(Exercise directions):
Return, word for word, every line that follows.
===== Provided material =====
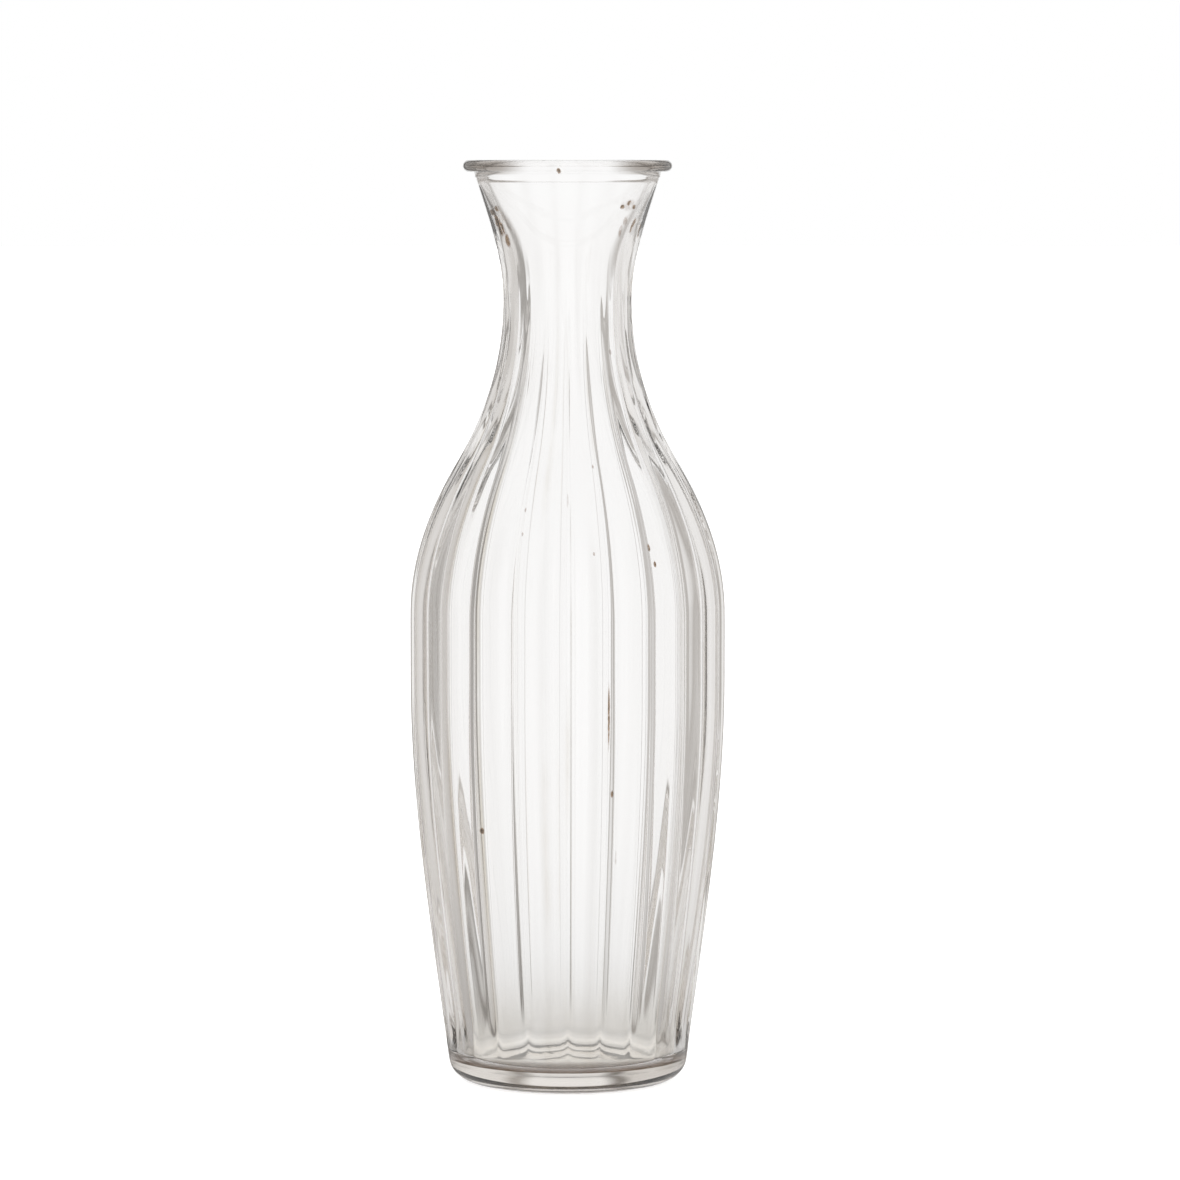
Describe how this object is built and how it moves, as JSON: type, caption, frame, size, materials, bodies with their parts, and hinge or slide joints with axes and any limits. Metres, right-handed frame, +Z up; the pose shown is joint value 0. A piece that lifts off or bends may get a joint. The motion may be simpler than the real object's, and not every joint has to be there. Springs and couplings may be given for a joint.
{
  "type": "bud vase",
  "caption": "Slender clear glass bud vase with soft vertical ribs, a narrow waisted neck, a flared mouth with a rolled rim and a thick base.",
  "frame": {"origin": "centre of the resting plane, under the middle of the base", "axes": "+Z up along the vase's axis; the ribs repeat round it, with a groove on +X"},
  "size_m": [0.0682, 0.0682, 0.2],
  "materials": {
    "glass": "clear, smooth, slightly warm grey"
  },
  "bodies": {
    "root": {"rolled_rim": "glass", "flared_mouth": "glass", "throat": "glass", "ribbed_shoulder": "glass", "ribbed_body": "glass", "base": "glass"}
  },
  "joints": []
}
=====
(Exercise answer):
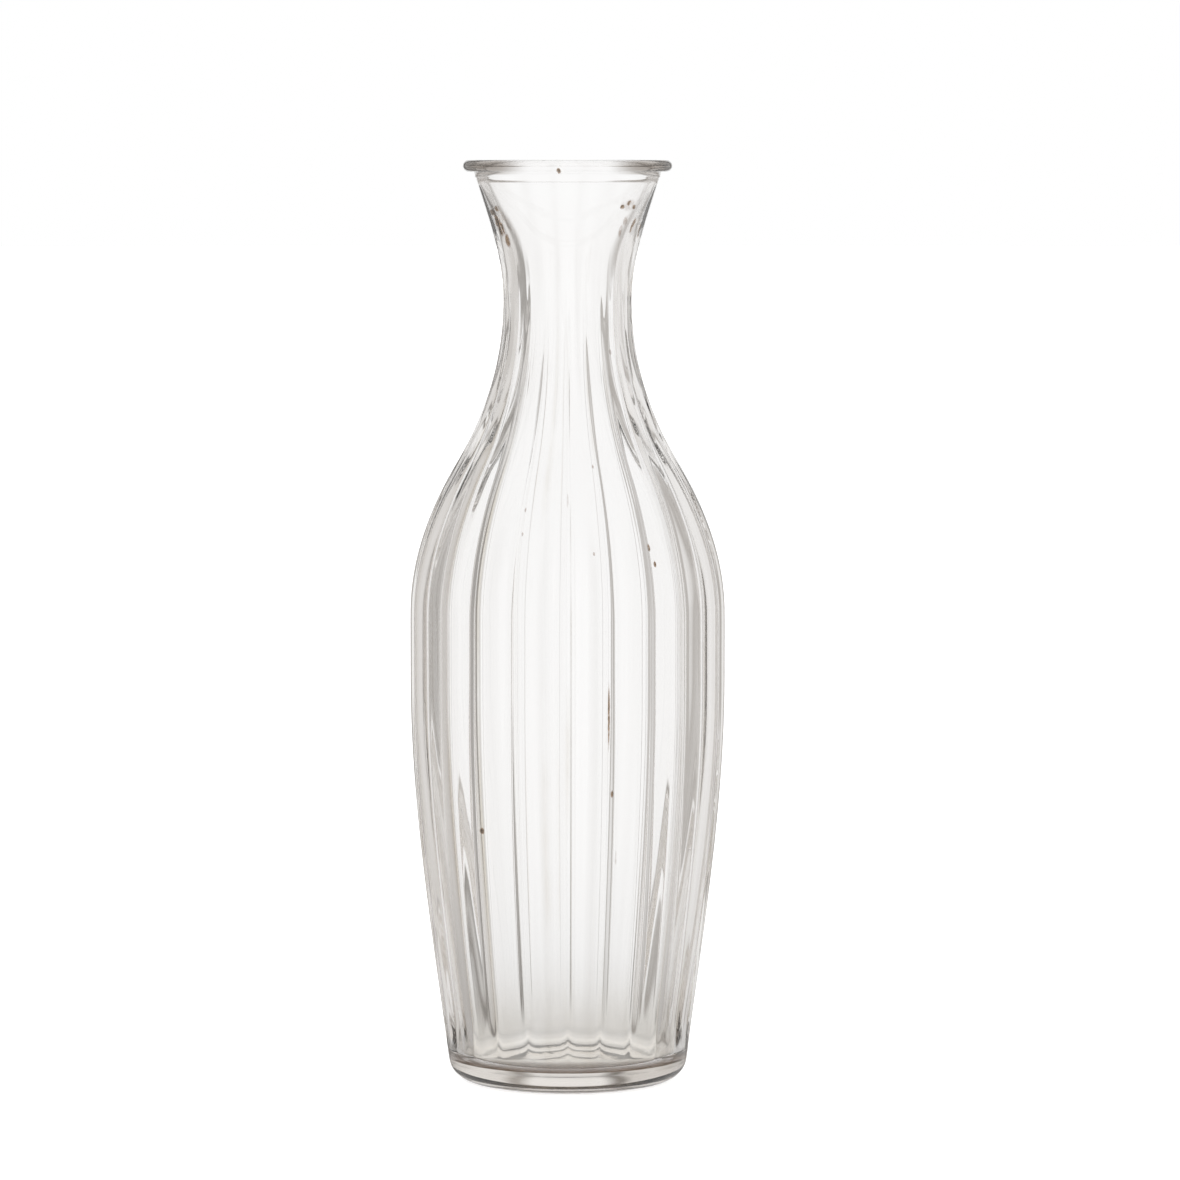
Describe how this object is built and how it moves, as JSON: type, caption, frame, size, materials, bodies with their parts, and hinge or slide joints with axes and any limits. Metres, right-handed frame, +Z up; the pose shown is joint value 0. A piece that lifts off or bends may get a joint. The motion may be simpler than the real object's, and not every joint has to be there. Springs and couplings may be given for a joint.
{
  "type": "bud vase",
  "caption": "Slender clear glass bud vase with soft vertical ribs, a narrow waisted neck, a flared mouth with a rolled rim and a thick base.",
  "frame": {"origin": "centre of the resting plane, under the middle of the base", "axes": "+Z up along the vase's axis; the ribs repeat round it, with a groove on +X"},
  "size_m": [0.0682, 0.0682, 0.2],
  "materials": {
    "glass": "clear, smooth, slightly warm grey"
  },
  "bodies": {
    "root": {"rolled_rim": "glass", "flared_mouth": "glass", "throat": "glass", "ribbed_shoulder": "glass", "ribbed_body": "glass", "base": "glass"}
  },
  "joints": []
}